Hipkins has not had that: he was not touted as a potential leader until recently, when he became an obvious option to take over if Labour lost the 2023 election.
So Hipkins has to come up with it now. It may actually help that he has not spent his life pondering his wishlist. It means he can focus on what is happening now, rather than some fictitious ideal of New Zealand that he has long imagined in his head.
It will be fascinating to watch him settle into that desk on the ninth floor.
Will he be brave? Will he indeed make big captain’s calls or just tinker?
Ardern moved quick to put her own stamp on the party: she immediately identified climate change and the environment as her particular areas, as well as child poverty.
Her clarion call that “climate change is the nuclear-free moment for our generation” set the tone for her entire premiership.
But she was saying that from Opposition at the end of nine years of a National government when she hoped to create a mood for change.

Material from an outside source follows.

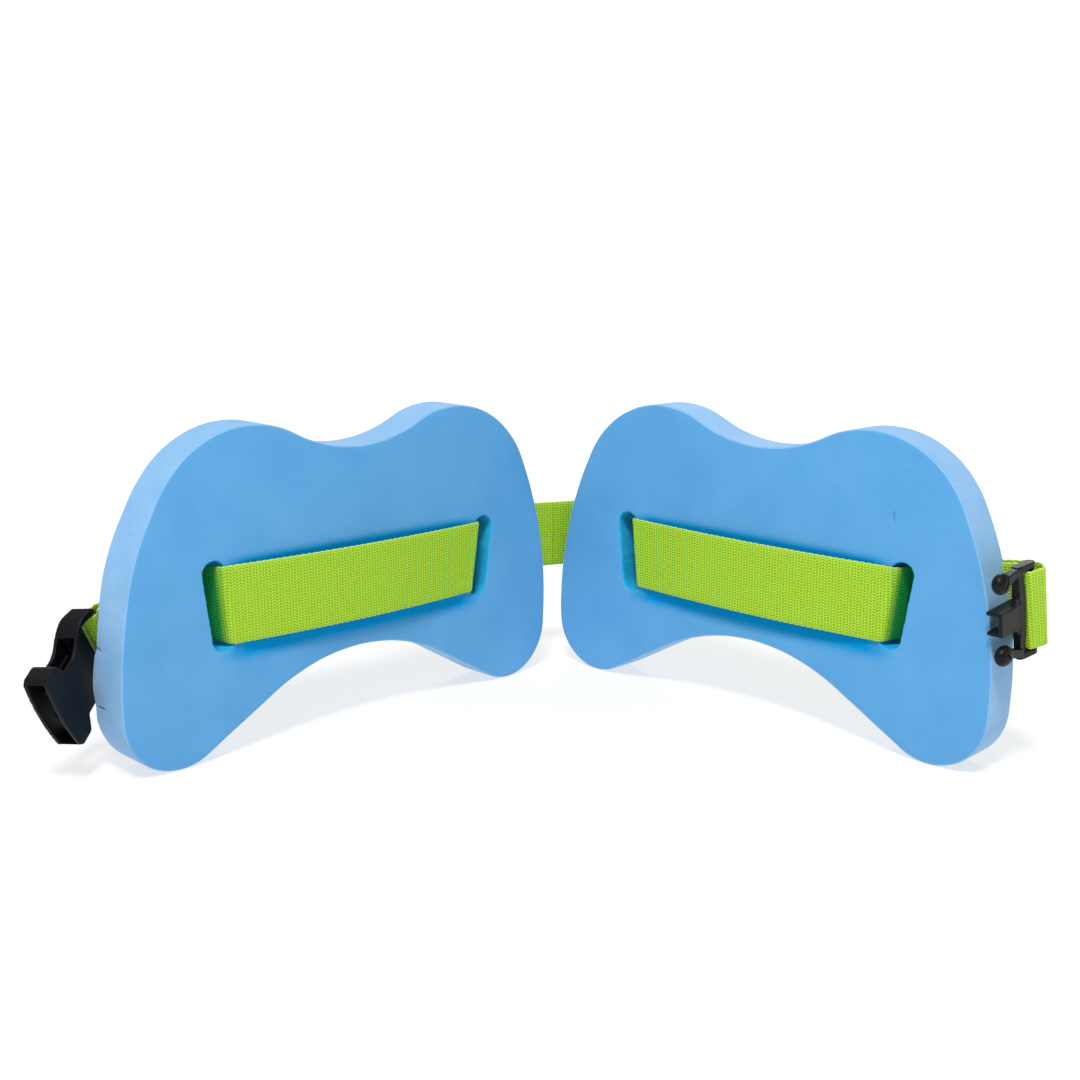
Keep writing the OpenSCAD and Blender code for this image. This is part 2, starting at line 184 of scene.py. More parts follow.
def foam_skin():
    n = Nodes("foam_skin")
    place = n.coords.outputs["Object"]
    cloud = n.noise(place, 38, 3)
    mottle = n.noise(place, 700, 2, 0.6)
    pores = n.noise(place, 2600, 2, 0.65)
    tone = n.ramp(n.math("ADD", n.math("MULTIPLY", cloud, 0.7), n.math("MULTIPLY", mottle, 0.3)), 0.35, 0.65)
    open_colour = n.mix(tone, (0.080, 0.330, 0.655, 1), (0.100, 0.362, 0.690, 1))
    x, z = n.uv_axes()
    # Painted shadow: just below and just above the strap, between the slots, the front skin is mixed to a
    # darker, more saturated blue with less specular and sheen. This stands in for the strap's contact shadow.
    off_middle = n.math("SUBTRACT", z, SLOT_HEIGHT * MM)
    below = n.ramp(off_middle, -(HALF_WEB + 12) * MM, -(HALF_WEB + 5.5) * MM)
    above = n.ramp(off_middle, (HALF_WEB + 5) * MM, (HALF_WEB + 1) * MM)
    within = n.ramp(n.math("ABSOLUTE", x), (SLOT_OFFSET + 1) * MM, (SLOT_OFFSET - 14) * MM)
    beside = n.math("MULTIPLY", n.math("POWER", below, 1.5), n.math("POWER", above, 1.5))
    painted_strap_shadow = n.math("MULTIPLY", beside, within)
    n.feed(n.shader.inputs["Base Color"], n.mix(painted_strap_shadow, open_colour, (0.001, 0.265, 0.620, 1)))
    n.feed(n.shader.inputs["Roughness"], n.ramp(pores, 0.3, 0.7, 0.56, 0.70))
    n.feed(n.shader.inputs["Specular IOR Level"], n.ramp(painted_strap_shadow, 0, 0.6, 0.35, 0.02))
    n.feed(n.shader.inputs["Sheen Weight"], n.ramp(painted_strap_shadow, 0, 0.6, 0.12, 0))
    n.shader.inputs["Sheen Roughness"].default_value = 0.5
    n.bump(n.math("ADD", n.math("MULTIPLY", pores, 0.35), mottle), 0.00010)
    return n.material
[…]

Hipkins is coming in at a very different time: his job is not to get into government. It is to stay in government. Back then, the economy and country were stable. Now not so much.
They are also very different people. Hipkins is more prosaic. He comes from what he describes as “relatively humble” beginnings and those who know him say his values are grounded on that.
He will need to distinguish his Labour from Ardern’s Labour to a degree: hard decisions lie ahead on how far he can and should go in shelving things – both people and policies – that are proving to be electoral liabilities.
The question is how brutal he will be in doing that – and how far he will go. He will also have to work out quickly where Labour needs to do more and where it needs to slow down. Immigration and changes that are hurting business will be under his consideration.
And he needs to make sure the health reforms don’t founder – and that the health sector does not have a 2023 winter like the 2022 winter.
Before all of that Hipkins will have a little moment to celebrate: a trip to Ratana on Tuesday which will be Ardern’s last outing as PM. Then will come her resignation and his swearing-in and first Cabinet meeting on Wednesday.